# [AIM OF THE EXERCISE]
In the records that follow, the lines from the one containing "Write part 3" to the one containing "return (POST_X - span, POST_X", inclusive, are to be given again exactly.

# [INPUT DATA]
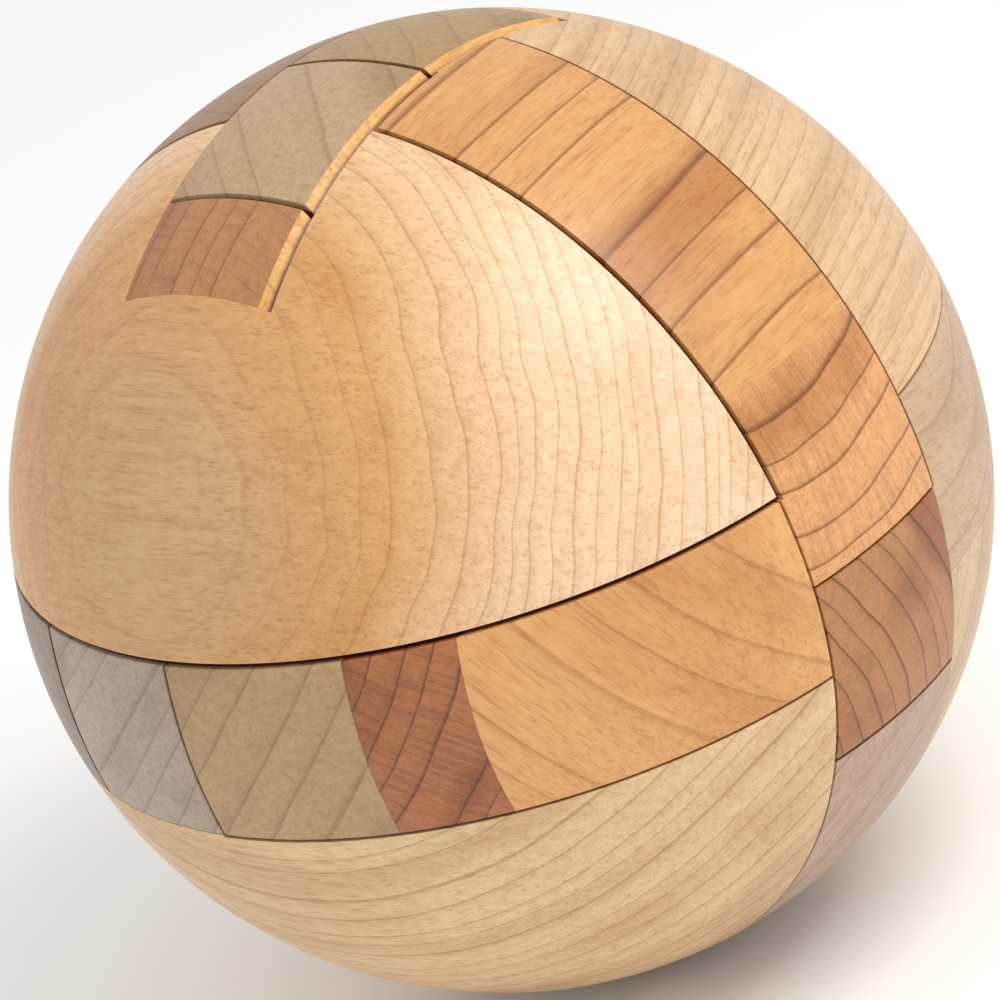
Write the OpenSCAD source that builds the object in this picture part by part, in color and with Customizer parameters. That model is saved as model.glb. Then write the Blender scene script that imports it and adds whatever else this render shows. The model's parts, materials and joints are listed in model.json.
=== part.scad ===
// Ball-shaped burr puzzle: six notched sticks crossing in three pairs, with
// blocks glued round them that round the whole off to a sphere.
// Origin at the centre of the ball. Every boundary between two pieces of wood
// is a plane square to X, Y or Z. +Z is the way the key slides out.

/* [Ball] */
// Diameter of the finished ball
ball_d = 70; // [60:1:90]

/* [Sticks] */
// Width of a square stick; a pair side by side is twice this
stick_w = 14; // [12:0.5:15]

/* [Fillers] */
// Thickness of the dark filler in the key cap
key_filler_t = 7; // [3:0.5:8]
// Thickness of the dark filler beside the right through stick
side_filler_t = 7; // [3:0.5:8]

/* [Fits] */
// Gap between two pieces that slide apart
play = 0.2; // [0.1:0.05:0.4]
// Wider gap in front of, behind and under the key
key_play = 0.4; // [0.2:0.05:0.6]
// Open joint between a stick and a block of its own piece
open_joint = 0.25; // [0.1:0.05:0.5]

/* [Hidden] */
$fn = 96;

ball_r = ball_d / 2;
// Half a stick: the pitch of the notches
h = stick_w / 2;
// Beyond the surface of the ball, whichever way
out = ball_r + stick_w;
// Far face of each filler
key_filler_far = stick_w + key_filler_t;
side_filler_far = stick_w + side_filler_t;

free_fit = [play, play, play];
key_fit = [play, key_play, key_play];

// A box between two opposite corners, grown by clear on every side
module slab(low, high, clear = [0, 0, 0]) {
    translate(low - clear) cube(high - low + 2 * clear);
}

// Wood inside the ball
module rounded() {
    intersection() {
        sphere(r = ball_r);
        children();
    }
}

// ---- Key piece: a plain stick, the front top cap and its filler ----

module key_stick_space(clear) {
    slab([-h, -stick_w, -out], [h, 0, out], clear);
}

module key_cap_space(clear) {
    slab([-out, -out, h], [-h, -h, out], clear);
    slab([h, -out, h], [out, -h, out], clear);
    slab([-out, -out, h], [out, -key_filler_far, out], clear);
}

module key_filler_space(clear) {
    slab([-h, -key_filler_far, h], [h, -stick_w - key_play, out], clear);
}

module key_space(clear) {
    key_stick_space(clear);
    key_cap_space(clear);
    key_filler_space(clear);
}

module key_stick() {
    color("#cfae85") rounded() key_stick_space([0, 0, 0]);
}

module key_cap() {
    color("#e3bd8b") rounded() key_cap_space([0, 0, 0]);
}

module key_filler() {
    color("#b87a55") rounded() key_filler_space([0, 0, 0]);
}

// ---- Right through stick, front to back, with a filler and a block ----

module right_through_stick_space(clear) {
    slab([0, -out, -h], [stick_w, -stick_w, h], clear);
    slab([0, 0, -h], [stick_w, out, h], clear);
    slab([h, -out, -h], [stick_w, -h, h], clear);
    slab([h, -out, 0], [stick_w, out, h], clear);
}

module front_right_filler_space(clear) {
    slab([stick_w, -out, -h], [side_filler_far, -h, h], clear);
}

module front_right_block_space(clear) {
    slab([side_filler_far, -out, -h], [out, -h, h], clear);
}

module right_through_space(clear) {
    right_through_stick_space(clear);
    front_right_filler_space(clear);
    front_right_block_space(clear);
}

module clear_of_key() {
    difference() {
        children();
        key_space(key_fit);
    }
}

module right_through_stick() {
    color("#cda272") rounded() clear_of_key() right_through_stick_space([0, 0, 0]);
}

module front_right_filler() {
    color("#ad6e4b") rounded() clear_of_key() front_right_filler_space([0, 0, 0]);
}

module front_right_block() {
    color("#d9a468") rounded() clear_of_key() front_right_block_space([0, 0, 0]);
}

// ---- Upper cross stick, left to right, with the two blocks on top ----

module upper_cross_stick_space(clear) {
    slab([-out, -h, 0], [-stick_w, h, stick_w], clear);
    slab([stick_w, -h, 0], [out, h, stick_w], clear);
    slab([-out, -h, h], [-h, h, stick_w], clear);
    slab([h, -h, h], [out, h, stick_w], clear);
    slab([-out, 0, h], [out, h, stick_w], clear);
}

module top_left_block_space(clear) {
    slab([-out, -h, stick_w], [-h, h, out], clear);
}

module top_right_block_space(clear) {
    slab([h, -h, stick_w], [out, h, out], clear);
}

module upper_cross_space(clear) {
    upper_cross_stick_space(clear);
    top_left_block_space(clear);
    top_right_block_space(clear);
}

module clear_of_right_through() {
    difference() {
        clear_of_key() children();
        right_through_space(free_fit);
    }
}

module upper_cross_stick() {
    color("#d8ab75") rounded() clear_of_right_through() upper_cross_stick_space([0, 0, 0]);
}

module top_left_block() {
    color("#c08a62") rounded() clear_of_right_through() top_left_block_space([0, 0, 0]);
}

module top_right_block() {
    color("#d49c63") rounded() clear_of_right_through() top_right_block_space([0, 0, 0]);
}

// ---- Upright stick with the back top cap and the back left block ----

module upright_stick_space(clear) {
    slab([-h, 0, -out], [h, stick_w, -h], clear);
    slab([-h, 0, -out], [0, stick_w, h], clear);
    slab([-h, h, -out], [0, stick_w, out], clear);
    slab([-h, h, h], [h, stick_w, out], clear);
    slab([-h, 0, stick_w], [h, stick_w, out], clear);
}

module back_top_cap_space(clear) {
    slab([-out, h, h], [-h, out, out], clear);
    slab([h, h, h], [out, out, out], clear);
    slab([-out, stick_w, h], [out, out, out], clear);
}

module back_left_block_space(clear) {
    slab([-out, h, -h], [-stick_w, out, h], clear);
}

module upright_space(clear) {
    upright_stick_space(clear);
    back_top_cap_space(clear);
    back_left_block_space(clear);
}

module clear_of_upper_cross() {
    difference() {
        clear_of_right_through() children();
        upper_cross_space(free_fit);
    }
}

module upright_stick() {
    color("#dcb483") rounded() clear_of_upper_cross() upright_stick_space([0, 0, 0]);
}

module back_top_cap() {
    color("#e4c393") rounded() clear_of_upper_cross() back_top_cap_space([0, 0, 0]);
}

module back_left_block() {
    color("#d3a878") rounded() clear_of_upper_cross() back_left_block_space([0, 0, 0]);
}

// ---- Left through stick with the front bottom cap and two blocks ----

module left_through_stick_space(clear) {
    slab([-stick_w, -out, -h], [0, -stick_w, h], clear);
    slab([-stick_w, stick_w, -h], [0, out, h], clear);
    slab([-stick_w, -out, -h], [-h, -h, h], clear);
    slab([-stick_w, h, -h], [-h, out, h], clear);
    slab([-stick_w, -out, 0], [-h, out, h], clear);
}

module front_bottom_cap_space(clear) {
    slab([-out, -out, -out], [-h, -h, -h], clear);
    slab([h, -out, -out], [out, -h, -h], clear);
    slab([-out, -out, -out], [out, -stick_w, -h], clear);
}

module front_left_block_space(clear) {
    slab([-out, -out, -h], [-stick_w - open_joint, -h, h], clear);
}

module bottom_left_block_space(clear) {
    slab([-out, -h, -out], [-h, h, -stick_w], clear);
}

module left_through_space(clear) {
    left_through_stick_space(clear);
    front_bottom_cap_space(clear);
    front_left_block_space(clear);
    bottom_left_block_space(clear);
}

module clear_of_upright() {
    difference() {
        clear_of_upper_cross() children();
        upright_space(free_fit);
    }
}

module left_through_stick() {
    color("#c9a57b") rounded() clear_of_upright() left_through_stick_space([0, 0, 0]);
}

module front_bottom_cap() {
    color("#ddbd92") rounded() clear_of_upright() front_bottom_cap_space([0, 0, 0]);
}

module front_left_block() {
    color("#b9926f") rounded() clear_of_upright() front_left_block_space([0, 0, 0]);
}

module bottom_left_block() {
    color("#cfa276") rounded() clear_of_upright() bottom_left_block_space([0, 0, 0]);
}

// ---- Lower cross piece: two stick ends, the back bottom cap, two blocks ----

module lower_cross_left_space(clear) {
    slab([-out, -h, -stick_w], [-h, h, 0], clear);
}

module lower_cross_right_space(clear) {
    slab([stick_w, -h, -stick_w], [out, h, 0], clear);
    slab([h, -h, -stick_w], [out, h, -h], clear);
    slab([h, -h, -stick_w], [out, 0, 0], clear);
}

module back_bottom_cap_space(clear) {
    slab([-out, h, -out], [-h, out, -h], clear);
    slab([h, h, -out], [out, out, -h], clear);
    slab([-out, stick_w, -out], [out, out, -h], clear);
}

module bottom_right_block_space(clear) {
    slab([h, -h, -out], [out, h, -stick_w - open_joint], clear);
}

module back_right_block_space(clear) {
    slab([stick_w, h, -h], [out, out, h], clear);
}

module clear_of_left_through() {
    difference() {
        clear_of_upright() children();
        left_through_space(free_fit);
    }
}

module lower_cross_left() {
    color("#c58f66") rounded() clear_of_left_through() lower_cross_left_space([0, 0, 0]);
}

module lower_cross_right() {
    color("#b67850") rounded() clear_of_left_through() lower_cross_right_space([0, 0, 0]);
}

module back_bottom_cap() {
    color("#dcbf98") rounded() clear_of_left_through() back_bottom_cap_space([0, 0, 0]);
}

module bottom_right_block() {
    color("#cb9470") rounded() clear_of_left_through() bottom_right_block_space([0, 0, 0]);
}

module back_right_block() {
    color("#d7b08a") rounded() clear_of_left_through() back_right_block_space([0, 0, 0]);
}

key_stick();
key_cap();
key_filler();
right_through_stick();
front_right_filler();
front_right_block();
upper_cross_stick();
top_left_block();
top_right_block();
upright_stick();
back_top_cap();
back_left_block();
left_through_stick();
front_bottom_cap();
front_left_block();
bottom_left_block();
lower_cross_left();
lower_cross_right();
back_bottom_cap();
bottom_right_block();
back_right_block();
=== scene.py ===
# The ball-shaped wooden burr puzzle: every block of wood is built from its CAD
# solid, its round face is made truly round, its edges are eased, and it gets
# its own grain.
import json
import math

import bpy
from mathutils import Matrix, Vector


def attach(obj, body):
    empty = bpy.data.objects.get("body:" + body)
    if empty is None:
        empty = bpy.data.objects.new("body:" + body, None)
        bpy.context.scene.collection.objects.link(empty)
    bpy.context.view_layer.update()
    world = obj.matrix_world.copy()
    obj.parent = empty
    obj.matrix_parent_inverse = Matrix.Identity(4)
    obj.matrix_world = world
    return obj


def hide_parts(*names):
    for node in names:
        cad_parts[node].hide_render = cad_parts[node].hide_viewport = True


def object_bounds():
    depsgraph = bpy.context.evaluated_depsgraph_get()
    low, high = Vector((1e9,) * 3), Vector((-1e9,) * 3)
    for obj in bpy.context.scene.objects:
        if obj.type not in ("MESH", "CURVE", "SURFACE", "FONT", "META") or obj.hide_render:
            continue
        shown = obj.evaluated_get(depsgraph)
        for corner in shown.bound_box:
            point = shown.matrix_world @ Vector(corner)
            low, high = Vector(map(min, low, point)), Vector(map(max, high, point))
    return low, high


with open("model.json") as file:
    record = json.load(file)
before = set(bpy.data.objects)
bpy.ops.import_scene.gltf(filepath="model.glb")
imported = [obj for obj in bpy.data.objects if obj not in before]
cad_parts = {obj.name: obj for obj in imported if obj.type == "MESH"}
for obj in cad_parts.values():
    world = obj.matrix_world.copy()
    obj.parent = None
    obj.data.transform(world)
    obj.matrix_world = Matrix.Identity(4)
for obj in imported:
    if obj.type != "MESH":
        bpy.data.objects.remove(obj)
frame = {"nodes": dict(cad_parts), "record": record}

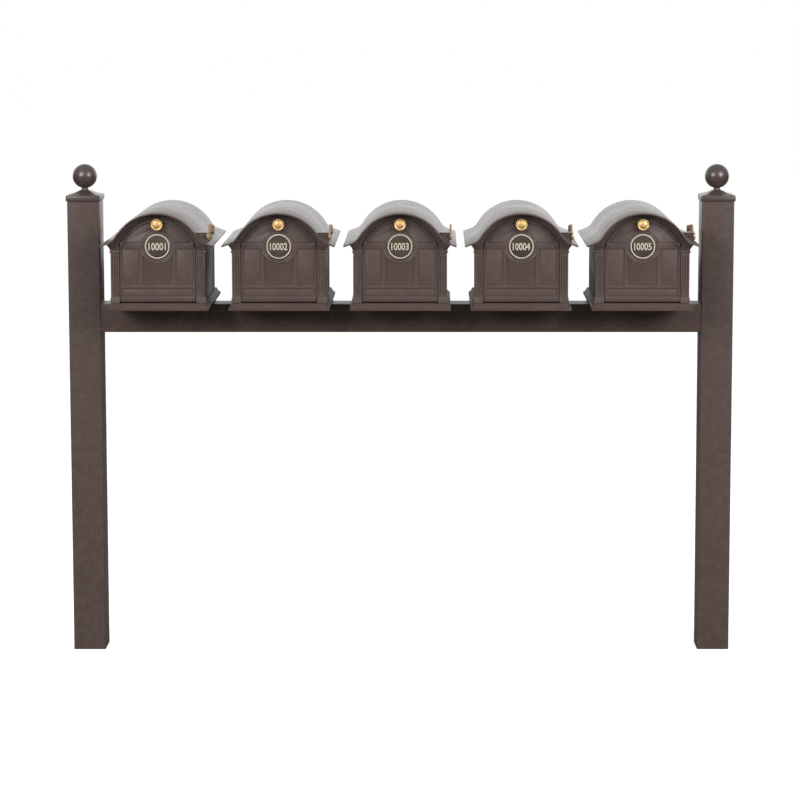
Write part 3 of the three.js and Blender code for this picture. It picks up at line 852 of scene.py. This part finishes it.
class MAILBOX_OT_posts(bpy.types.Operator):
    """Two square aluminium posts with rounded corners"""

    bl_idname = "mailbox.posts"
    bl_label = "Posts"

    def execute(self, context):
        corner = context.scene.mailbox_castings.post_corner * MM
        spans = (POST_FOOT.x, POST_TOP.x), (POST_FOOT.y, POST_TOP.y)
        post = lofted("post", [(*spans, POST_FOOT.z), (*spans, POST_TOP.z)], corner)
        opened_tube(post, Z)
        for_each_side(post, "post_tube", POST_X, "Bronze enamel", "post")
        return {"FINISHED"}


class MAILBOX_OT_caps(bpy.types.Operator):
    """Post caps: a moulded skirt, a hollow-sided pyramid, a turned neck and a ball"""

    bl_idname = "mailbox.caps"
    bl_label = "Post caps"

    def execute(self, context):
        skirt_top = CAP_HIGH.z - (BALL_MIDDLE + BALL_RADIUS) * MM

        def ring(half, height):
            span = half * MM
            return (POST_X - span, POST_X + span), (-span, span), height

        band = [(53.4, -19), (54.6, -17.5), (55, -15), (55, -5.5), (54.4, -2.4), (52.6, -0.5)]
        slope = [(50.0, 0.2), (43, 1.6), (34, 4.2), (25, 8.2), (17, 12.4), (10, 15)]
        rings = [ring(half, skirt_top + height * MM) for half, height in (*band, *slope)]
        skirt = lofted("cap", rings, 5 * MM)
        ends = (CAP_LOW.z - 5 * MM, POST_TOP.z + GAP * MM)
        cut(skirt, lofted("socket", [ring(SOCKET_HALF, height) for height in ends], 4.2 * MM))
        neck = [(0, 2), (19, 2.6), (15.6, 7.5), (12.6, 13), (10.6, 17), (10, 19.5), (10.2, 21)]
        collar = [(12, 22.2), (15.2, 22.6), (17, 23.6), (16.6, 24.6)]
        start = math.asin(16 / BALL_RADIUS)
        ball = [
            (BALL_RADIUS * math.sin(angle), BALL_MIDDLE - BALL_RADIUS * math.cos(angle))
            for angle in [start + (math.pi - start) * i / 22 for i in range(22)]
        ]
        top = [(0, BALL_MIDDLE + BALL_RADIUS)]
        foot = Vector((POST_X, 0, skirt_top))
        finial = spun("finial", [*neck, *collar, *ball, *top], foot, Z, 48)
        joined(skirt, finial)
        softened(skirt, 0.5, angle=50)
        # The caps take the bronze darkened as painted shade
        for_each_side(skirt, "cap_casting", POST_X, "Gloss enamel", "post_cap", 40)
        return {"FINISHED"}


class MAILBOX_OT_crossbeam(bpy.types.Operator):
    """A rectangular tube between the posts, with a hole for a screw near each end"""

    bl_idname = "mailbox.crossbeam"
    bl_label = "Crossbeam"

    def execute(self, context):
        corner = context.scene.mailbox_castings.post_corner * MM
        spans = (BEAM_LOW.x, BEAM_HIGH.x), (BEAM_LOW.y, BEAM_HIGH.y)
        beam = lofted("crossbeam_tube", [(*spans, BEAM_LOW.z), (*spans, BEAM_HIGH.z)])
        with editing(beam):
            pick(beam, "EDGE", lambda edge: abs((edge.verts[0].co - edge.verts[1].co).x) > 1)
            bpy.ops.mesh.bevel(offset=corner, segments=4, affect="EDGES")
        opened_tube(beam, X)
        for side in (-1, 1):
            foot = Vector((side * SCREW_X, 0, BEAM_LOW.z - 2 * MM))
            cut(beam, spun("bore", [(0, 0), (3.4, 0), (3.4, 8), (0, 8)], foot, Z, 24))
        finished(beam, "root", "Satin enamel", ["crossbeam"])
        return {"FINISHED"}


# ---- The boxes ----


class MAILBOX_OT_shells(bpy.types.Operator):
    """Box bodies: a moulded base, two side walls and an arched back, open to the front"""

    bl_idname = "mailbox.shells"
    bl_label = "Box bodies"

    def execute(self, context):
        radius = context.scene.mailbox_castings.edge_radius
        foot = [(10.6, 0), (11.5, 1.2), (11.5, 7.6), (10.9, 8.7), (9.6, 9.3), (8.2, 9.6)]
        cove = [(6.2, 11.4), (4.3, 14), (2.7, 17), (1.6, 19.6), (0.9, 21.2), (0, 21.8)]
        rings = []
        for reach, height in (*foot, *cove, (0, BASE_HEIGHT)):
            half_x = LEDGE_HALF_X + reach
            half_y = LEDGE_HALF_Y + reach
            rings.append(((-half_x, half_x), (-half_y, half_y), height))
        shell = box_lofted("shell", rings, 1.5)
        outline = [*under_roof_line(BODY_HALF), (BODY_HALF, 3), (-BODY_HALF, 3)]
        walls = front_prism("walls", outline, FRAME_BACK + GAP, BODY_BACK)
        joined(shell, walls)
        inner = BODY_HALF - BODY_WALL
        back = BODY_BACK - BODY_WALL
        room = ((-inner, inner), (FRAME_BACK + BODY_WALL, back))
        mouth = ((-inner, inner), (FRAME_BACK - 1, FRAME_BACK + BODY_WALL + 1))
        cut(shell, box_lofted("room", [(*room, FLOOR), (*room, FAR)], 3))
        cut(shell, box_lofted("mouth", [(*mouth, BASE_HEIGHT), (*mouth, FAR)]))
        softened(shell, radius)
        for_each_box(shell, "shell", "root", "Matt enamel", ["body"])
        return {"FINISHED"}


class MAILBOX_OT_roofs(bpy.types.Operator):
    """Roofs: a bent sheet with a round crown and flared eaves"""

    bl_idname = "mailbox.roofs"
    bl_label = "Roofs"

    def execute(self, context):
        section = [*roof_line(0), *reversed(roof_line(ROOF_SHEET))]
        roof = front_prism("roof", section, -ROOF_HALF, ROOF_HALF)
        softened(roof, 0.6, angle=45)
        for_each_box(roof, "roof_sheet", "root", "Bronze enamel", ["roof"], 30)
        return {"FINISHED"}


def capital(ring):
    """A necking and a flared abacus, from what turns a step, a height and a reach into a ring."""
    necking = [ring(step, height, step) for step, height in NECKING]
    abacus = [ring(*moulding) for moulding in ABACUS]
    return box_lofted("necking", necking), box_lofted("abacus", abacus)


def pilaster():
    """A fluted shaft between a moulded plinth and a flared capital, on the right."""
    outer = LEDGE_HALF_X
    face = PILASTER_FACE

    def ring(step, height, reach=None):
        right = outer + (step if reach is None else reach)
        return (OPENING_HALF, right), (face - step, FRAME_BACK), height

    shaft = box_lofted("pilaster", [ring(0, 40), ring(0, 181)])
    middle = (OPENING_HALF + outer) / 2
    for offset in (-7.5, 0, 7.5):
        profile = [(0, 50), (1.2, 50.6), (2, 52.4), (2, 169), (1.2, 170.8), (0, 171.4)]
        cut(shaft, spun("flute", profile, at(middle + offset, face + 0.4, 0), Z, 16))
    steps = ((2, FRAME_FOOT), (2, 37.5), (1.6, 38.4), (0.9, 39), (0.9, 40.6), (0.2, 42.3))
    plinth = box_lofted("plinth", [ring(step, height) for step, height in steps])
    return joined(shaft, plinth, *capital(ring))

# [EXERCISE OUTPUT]
Write part 3 of the three.js and Blender code for this picture. It picks up at line 852 of scene.py. This part finishes it.
class MAILBOX_OT_posts(bpy.types.Operator):
    """Two square aluminium posts with rounded corners"""

    bl_idname = "mailbox.posts"
    bl_label = "Posts"

    def execute(self, context):
        corner = context.scene.mailbox_castings.post_corner * MM
        spans = (POST_FOOT.x, POST_TOP.x), (POST_FOOT.y, POST_TOP.y)
        post = lofted("post", [(*spans, POST_FOOT.z), (*spans, POST_TOP.z)], corner)
        opened_tube(post, Z)
        for_each_side(post, "post_tube", POST_X, "Bronze enamel", "post")
        return {"FINISHED"}


class MAILBOX_OT_caps(bpy.types.Operator):
    """Post caps: a moulded skirt, a hollow-sided pyramid, a turned neck and a ball"""

    bl_idname = "mailbox.caps"
    bl_label = "Post caps"

    def execute(self, context):
        skirt_top = CAP_HIGH.z - (BALL_MIDDLE + BALL_RADIUS) * MM

        def ring(half, height):
            span = half * MM
            return (POST_X - span, POST_X + span), (-span, span), height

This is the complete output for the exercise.